Ausnahmslos schwach präsentieren sich die Ministerien im Bereich
"Interaktivität". Die Möglichkeiten des Chats werden
allenfalls sporadisch genutzt. Über ein regelmäßiges
Chat-Forum, in dem von Tag zu Tag einer der zahlreichen Ministeriums-Mitarbeiter
die Debatten moderieren könnte, verfügt keine der getesteten
Webseiten.
Insgesamt scheinen die Politiker den hierarchiefreien Kontakt zum Bürger
eher zu scheuen. Stattdessen tendieren sie nach wie vor dazu, das Volk
"von oben" zu betrachten, und wenn nicht von der Regierungs-
oder Oppositionsbank, dann eben über die Bild-Zeitung. So war sich
Bundesfinanzminister Hans Eichel im Wonnemonat Mai nicht zu schade für
ein Gastspiel als Chef bei Bild. Unions-Fraktionschef Friedrich Merz
bestimmte beim Tagesspiegel gar über den Leitartikel. Auch der
Grünen-Vorsitzende Fritz Kuhn tauschte die Rolle und gastierte
beim Br. N24-Chefredakteur Peter Limbourg war derweil kurzzeitig Chef
der Grünen-Bundestagsfraktion. So schien es angebracht, daß
Bundespräsident Johannes Rau bei der Berliner Veranstaltung "Rollentausch
Medien und Politik" am 30. Mai vor einem zunehmenden Drang zur
medialen Inszenierung in der Politik warnte.

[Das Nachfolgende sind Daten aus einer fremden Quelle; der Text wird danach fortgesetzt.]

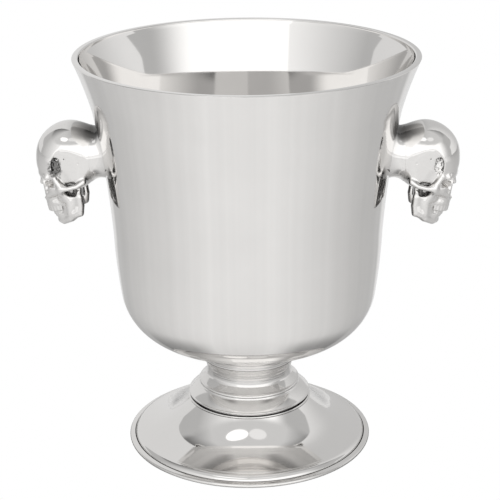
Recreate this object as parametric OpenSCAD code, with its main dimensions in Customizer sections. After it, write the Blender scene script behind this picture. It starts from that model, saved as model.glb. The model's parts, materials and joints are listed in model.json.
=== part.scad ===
// Footed wine cooler: a deep flared bowl on a turned stem and bell foot, carried by two cast skull handles.
// Millimetres. +Z up. The origin is the centre of the ring that the foot rests on.

/* [Bowl] */
// Outside diameter of the lip
rim_d = 220; // [200:1:240]
// Height from the table to the top of the lip
overall_h = 265; // [250:1:290]
// Thickness of the bowl's wall
wall_t = 3.5; // [2.5:0.1:4.5]

/* [Stem and foot] */
// Narrowest diameter of the neck
neck_d = 56.5; // [50:0.5:58]
// Outside diameter of the upper ring
upper_ring_d = 67.5; // [66:0.5:72]
// Outside diameter of the lower ring
lower_ring_d = 82; // [80:0.5:86]
// Outside diameter of the foot's edge band
foot_d = 165; // [155:1:185]
// Thread diameter of the rod that clamps the stack together
rod_d = 8; // [6:1:10]

/* [Handles] */
// Width of each skull across the temples
skull_w = 42; // [36:1:46]
// Height of the handle collar's centre above the table
handle_z = 200.5; // [190:0.5:210]
// How far each skull's face looks down, in degrees
skull_pitch = 14; // [0:1:30]
// Diameter of the collar between wall and skull
collar_d = 33; // [28:1:35]

/* [Hidden] */
$fn = 96;
rim_r = rim_d / 2;
foot_r = foot_d / 2;

// Levels of the stem and foot
floor_z = 69;
joint_z = 59;
waist_z = 48;
neck_foot_z = 39.6;
step_foot_z = 31.4;
bell_edge_z = 6.3;

// Clamping stack on the axis
rod_r = rod_d / 2;
rod_hole_r = rod_r + 0.3;
stud_hole_r = rod_r + 0.05;
washer_r = rod_d;
washer_t = 1.6;
nut_across = 1.625 * rod_d;
nut_h = 0.81 * rod_d;
rod_past_nut = 3;
hub_t = 5;
hub_under_z = step_foot_z - hub_t;
stud_depth = 11;
joint_r = neck_d / 2 + 4;
foot_t = 3;

// Handle joint
collar_r = collar_d / 2;
skull_x = 100;
screw_gap = 16;
screw_r = 2.5;
screw_hole_r = 2.7;
screw_len = 25;
head_r = 4.5;
head_h = 2.8;
drive_across = 3;
drive_depth = 1.8;
seal_r = 5.5;
seal_t = 1.2;
spot_depth = 0.8;

// One point of the arc from p to q that bulges by sag to the right of its direction of travel
function arc_point(p, q, sag, t) =
    let (
        half = norm(q - p) / 2,
        along = (q - p) / norm(q - p),
        out = [along.y, -along.x],
        r = (half * half + sag * sag) / (2 * abs(sag)),
        spread = asin(half / r),
        a = spread * (2 * t - 1)
    )
    (p + q) / 2 + r * sin(a) * along + sign(sag) * r * (cos(a) - cos(spread)) * out;

// An outline from [r, z, sag, steps] rows; sag and steps belong to the stretch that ends at the row
function outline(rows) = concat(
    [[rows[0].x, rows[0].y]],
    [for (i = [1 : len(rows) - 1])
        let (
            p = [rows[i - 1].x, rows[i - 1].y],
            q = [rows[i].x, rows[i].y],
            steps = rows[i][3]
        )
        for (j = [1 : steps])
            steps == 1 ? q : arc_point(p, q, rows[i][2], j / steps)]
);

// The same outline moved by t to the left of its direction of travel
function inset(path, t) = [
    for (i = [0 : len(path) - 1])
        let (
            d = path[min(i + 1, len(path) - 1)] - path[max(i - 1, 0)],
            u = d / norm(d)
        )
        path[i] + t * [-u.y, u.x]
];

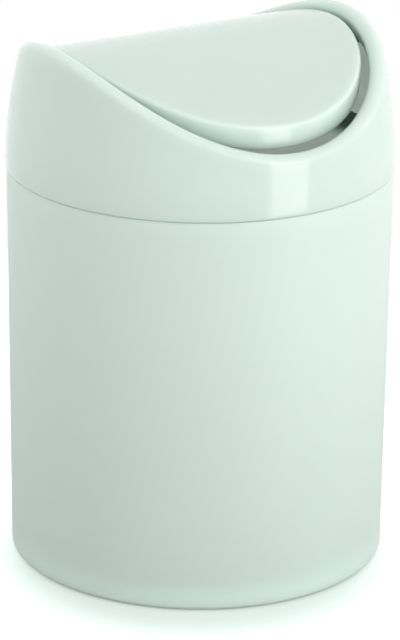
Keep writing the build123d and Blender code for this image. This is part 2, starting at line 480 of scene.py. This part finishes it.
# --- Lid collar -----------------------------------------------------------------------------


def lip_depth_at(y):
    """Depth of the lip below the rim: its full depth, less where the pivot seats cut into it."""
    seat = SEAT_RADIUS + LIP_NOTCH_CLEARANCE
    if abs(y) >= seat:
        return LIP_DEPTH
    seat_top = PIVOT_HEIGHT + math.sqrt(seat * seat - y * y)
    return min(LIP_DEPTH, rim_height(y) - seat_top)


def ring_angles():
    """Directions of the collar's sections: even all round, and finer where the pivots cut the lip."""
    spread = (SEAT_RADIUS + 2 * LIP_NOTCH_CLEARANCE) / EAR_FACE_X
    step = 2 * math.pi / AROUND
    angles = [step * i for i in range(AROUND)]
    fine = [spread * i / NOTCH_STEPS for i in range(-NOTCH_STEPS, NOTCH_STEPS + 1)]
    for middle in (0.0, math.pi, 2 * math.pi):
        angles = [a for a in angles if abs(a - middle) > spread + step / 4]
    for middle in (0.0, math.pi):
        angles += [(middle + a) % (2 * math.pi) for a in fine]
    return sorted(angles)


def collar_section(angle):
    """Closed section of the collar in one direction, outside first."""
    round_out = rolled_edge(rim_height, 0.0, RIM_ROUNDING, angle, False, RIM_ROUNDING_STEPS)
    round_in = rolled_edge(rim_height, RIM_WIDTH, RIM_ROUNDING, angle, True, RIM_ROUNDING_STEPS)

    def wall_point(z, inset):
        radius = wall_radius(z, inset)
        return Vector((radius * math.cos(angle), radius * math.sin(angle), z))

    edge = COLLAR_EDGE_ROUNDING
    section = []
    for i in range(EDGE_STEPS + 1):
        turn = math.pi / 2 * i / EDGE_STEPS
        inset = edge * (1 - math.sin(turn))
        section.append(wall_point(COLLAR_BOTTOM + edge * (1 - math.cos(turn)), inset))
    start_z, end_z = COLLAR_BOTTOM + edge, round_out[0].z
    for i in range(1, OUTER_WALL_ROWS):
        section.append(wall_point(start_z + (end_z - start_z) * i / OUTER_WALL_ROWS, 0.0))
    section += round_out
    section += round_in[::-1]
    lip_depth = lip_depth_at(EAR_FACE_X * math.sin(angle))
    lip_low = on_surface(rim_height, lip_depth, RIM_WIDTH, angle)
    lip_back = on_surface(rim_height, lip_depth, RIM_WIDTH - LIP_THICKNESS, angle)
    section += between(round_in[0], lip_low, LIP_POINTS)
    section += [lip_low, lip_back]
    channel_in = on_surface(rim_height, RIM_TOP_THICKNESS, RIM_WIDTH - LIP_THICKNESS, angle)
    channel_out = on_surface(rim_height, RIM_TOP_THICKNESS, COLLAR_WALL, angle)
    section += between(lip_back, channel_in, LIP_BACK_POINTS)
    section += [channel_in, channel_out]
    fall = COLLAR_BOTTOM - channel_out.z
    for i in range(1, INNER_WALL_ROWS + 1):
        section.append(wall_point(channel_out.z + fall * i / INNER_WALL_ROWS, COLLAR_WALL))
    return section


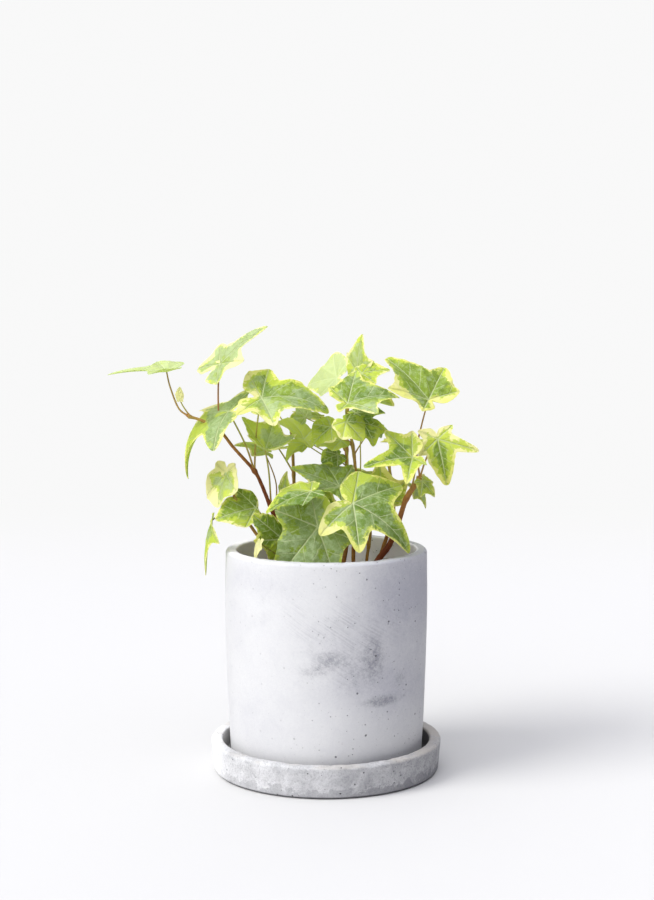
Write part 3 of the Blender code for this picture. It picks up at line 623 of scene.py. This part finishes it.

Mit einer stärkeren Nutzung der Dialog-Formen des Internets ließen
sich zwei Fliegen mit einer Klappe schlagen: einerseits könnte
mit der offenen und barrierefreien Art des Internets (z. B. Chat) demokratische
Kultur viel eher gepflegt werden als mit Hinterzimmer-Politik. Andererseits
würden die Homepages des Bundeskabinetts we-sentlich an Attraktivität
und Zulauf gewinnen - und damit viele verloren geglaubte Wähler
hinterm Ofen der Politikverdrossenheit hervorlocken.